= Value criterion =

Type of argument in competitive debate

In Lincoln-Douglas Debate, the value criterion (criterion, VC, or standard) is the means of weighing the value premise. Unlike the value premise, the value criterion is often swayed to either the affirmative or negative side.

==Purpose==
The value criterion's main purpose is to argue how the value should be achieved. Where the value is what the debater wants to achieve, the criterion argues how to uphold the value. An argument in a Lincoln-Douglas Debate generally contains an impact or the effect of that argument (why it matters). This necessitates an objective order to determine which impacts are more important. The value criterion provides this objective order and the round reduces to whichever side achieves the value criterion better. The validity of any criterion is left up to the debaters to determine and argue within the round.

==Argumentation==
The criterion is debated more heavily with a round because, many times, the value premises of both debaters are the same or very similar in a round.
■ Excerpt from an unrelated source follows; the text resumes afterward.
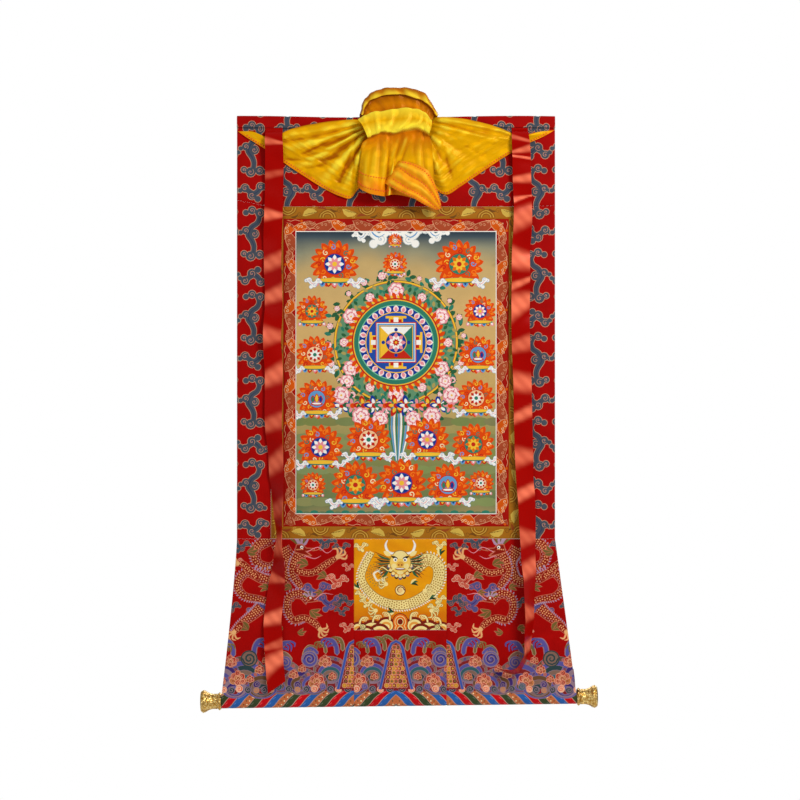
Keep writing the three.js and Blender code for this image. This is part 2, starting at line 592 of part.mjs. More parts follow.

Where commonality can easily be found between values, criteria are set up to strategically include or exclude certain arguments from being weighed. Since each side has impacts that best pertain to their own value criterion, each side must try to convince the judge to weigh the round according to their value criterion.

Example: Resolved: In matters of U. S. immigration policy, restrictions on the rights of non-citizens are consistent with democratic ideals.

Because "democratic ideals" is what is trying to be achieved in the resolution, most debaters would find it best and effective to use it as a value premise. Therefore, the debate turns to the value criterion. The affirmative, in this case, may use "preservation of procedure" which explains how their value premise is weighed, while the negative may opt to choose "preservation of autonomy". In both instances, the value criteria are attainable by their respective sides and therefore, it is fair to weigh the round. It would be left up to the debaters to determine which value criterion should be used to weigh.